GIVEN INSTRUCTION
Copy all the material below, exactly as it stands.

━━━━━━━━━━━━━━━━

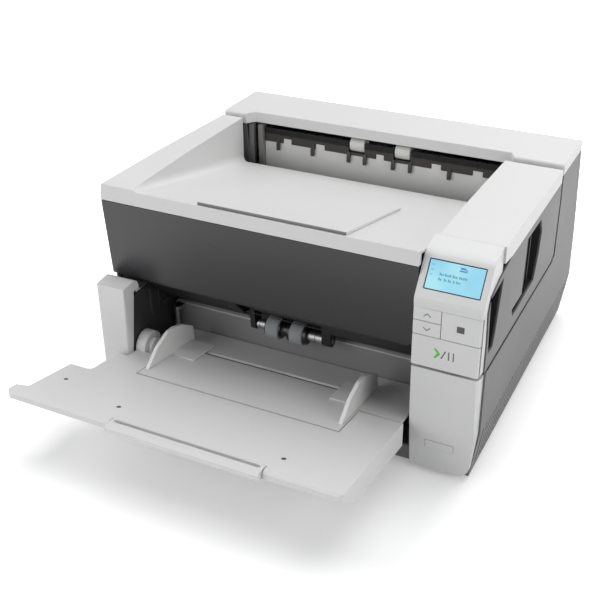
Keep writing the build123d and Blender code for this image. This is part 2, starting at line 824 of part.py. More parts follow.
# Input tray, one thick panel with a notch for the tongue
tray_right = column_left - 2.2
tray_thick = 28.0
tray_lip = 9.0
tray_front = -173.0
tray_left = 24.5
lip_start = -140.0
handle_left = 108.0
handle_right = 278.0
dimples = ((16, -121), (98.4, -141.6), (286, -143.3))
with BuildPart() as input_tray:
    with BuildSketch(across(-ear_overhang)) as tray_view:
        Polygon(
            (tray_join_y, deck(tray_join_y)), (tray_front + 3, deck(tray_front + 3)),
            (tray_front, deck(tray_front, 3)), (tray_front, deck(tray_front, tray_lip)),
            (lip_start, deck(lip_start, tray_thick - 2)), (-120, deck(-120, tray_thick)),
            (tray_join_y, deck(tray_join_y, tray_thick)), align=None,
        )
    extrude(tray_view.sketch, amount=tray_right + ear_overhang)
    with BuildSketch(level(0)) as tray_plan:
        Polygon(
            (-ear_overhang, tray_front), (tray_right, tray_front), (tray_right, tray_join_y),
            (throat_left + 1.2, tray_join_y), (throat_left + 1.2, -41), (tray_left, -41), (tray_left, -90),
            (-2.4, -90), (-6.5, -153.4), (-ear_overhang, -156.8), align=None,
        )
        fillet(tray_plan.vertices().group_by(Axis.Y)[0], radius=6)
        fillet(tray_plan.vertices().sort_by_distance((tray_left, -90))[0], radius=6)
    extrude(tray_plan.sketch, amount=200, mode=Mode.INTERSECT)
    # Notch for the tongue of the platform
    block(
        tongue_left - 1.2, tongue_right + 1.2, tongue_front - 2, 0, 0, 120, mode=Mode.SUBTRACT,
    )
    block(
        tongue_left - 1.2, tongue_right + 1.2, tongue_front - 8, 0, 0, deck(tongue_front - 2, 5.4),
        mode=Mode.SUBTRACT,
    )
    for x0, x1 in ((tongue_left - 9, tongue_left), (tongue_right, tongue_right + 9)):
        rod(tray_axis_y, tray_axis_z, x0, x1, pin_radius + shaft_gap, mode=Mode.SUBTRACT)
    # Hollow under the deck
    slab(
        (
            (tray_join_y - 3, deck(tray_join_y - 3, 3)), (tray_front + 6, deck(tray_front + 6, 3)),
            (tray_front + 6, deck(tray_front + 6, 20)), (lip_start, 40), (tray_join_y - 3, 20),
        ),
        tongue_right + 14,
        tray_right - 3,
        mode=Mode.SUBTRACT,
    )
    slab(
        (
            (tongue_front - 5, deck(tongue_front - 5, 3)), (tray_front + 6, deck(tray_front + 6, 3)),
            (tray_front + 6, deck(tray_front + 6, 20)), (lip_start, 40), (tongue_front - 5, 40),
        ),
        handle_right + 6,
        tongue_right + 14.1,
        mode=Mode.SUBTRACT,
    )
    # Channel of the tray extension
    slab(
        (
            (tongue_front - 8, deck(tongue_front - 8, 4)), (-200, deck(-200, 4)), (-200, deck(-200, 40)),
            (tongue_front - 8, deck(tongue_front - 8, 40)),
        ),
        handle_left - 1,
        handle_right + 1,
        mode=Mode.SUBTRACT,
    )
    block(handle_left - 1, handle_right + 1, -185, -163, 40, 120, mode=Mode.SUBTRACT)
    for dimple_x, dimple_y in dimples:
        post(dimple_x, dimple_y, deck(dimple_y, 0.9), deck(dimple_y, -2), 2.6, mode=Mode.SUBTRACT)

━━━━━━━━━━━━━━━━

TASK SOLUTION
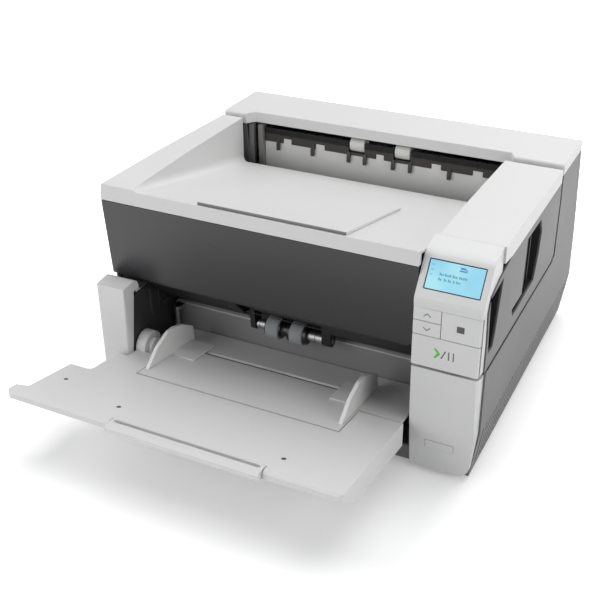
Keep writing the build123d and Blender code for this image. This is part 2, starting at line 824 of part.py. More parts follow.
# Input tray, one thick panel with a notch for the tongue
tray_right = column_left - 2.2
tray_thick = 28.0
tray_lip = 9.0
tray_front = -173.0
tray_left = 24.5
lip_start = -140.0
handle_left = 108.0
handle_right = 278.0
dimples = ((16, -121), (98.4, -141.6), (286, -143.3))
with BuildPart() as input_tray:
    with BuildSketch(across(-ear_overhang)) as tray_view:
        Polygon(
            (tray_join_y, deck(tray_join_y)), (tray_front + 3, deck(tray_front + 3)),
            (tray_front, deck(tray_front, 3)), (tray_front, deck(tray_front, tray_lip)),
            (lip_start, deck(lip_start, tray_thick - 2)), (-120, deck(-120, tray_thick)),
            (tray_join_y, deck(tray_join_y, tray_thick)), align=None,
        )
    extrude(tray_view.sketch, amount=tray_right + ear_overhang)
    with BuildSketch(level(0)) as tray_plan:
        Polygon(
            (-ear_overhang, tray_front), (tray_right, tray_front), (tray_right, tray_join_y),
            (throat_left + 1.2, tray_join_y), (throat_left + 1.2, -41), (tray_left, -41), (tray_left, -90),
            (-2.4, -90), (-6.5, -153.4), (-ear_overhang, -156.8), align=None,
        )
        fillet(tray_plan.vertices().group_by(Axis.Y)[0], radius=6)
        fillet(tray_plan.vertices().sort_by_distance((tray_left, -90))[0], radius=6)
    extrude(tray_plan.sketch, amount=200, mode=Mode.INTERSECT)
    # Notch for the tongue of the platform
    block(
        tongue_left - 1.2, tongue_right + 1.2, tongue_front - 2, 0, 0, 120, mode=Mode.SUBTRACT,
    )
    block(
        tongue_left - 1.2, tongue_right + 1.2, tongue_front - 8, 0, 0, deck(tongue_front - 2, 5.4),
        mode=Mode.SUBTRACT,
    )
    for x0, x1 in ((tongue_left - 9, tongue_left), (tongue_right, tongue_right + 9)):
        rod(tray_axis_y, tray_axis_z, x0, x1, pin_radius + shaft_gap, mode=Mode.SUBTRACT)
    # Hollow under the deck
    slab(
        (
            (tray_join_y - 3, deck(tray_join_y - 3, 3)), (tray_front + 6, deck(tray_front + 6, 3)),
            (tray_front + 6, deck(tray_front + 6, 20)), (lip_start, 40), (tray_join_y - 3, 20),
        ),
        tongue_right + 14,
        tray_right - 3,
        mode=Mode.SUBTRACT,
    )
    slab(
        (
            (tongue_front - 5, deck(tongue_front - 5, 3)), (tray_front + 6, deck(tray_front + 6, 3)),
            (tray_front + 6, deck(tray_front + 6, 20)), (lip_start, 40), (tongue_front - 5, 40),
        ),
        handle_right + 6,
        tongue_right + 14.1,
        mode=Mode.SUBTRACT,
    )
    # Channel of the tray extension
    slab(
        (
            (tongue_front - 8, deck(tongue_front - 8, 4)), (-200, deck(-200, 4)), (-200, deck(-200, 40)),
            (tongue_front - 8, deck(tongue_front - 8, 40)),
        ),
        handle_left - 1,
        handle_right + 1,
        mode=Mode.SUBTRACT,
    )
    block(handle_left - 1, handle_right + 1, -185, -163, 40, 120, mode=Mode.SUBTRACT)
    for dimple_x, dimple_y in dimples:
        post(dimple_x, dimple_y, deck(dimple_y, 0.9), deck(dimple_y, -2), 2.6, mode=Mode.SUBTRACT)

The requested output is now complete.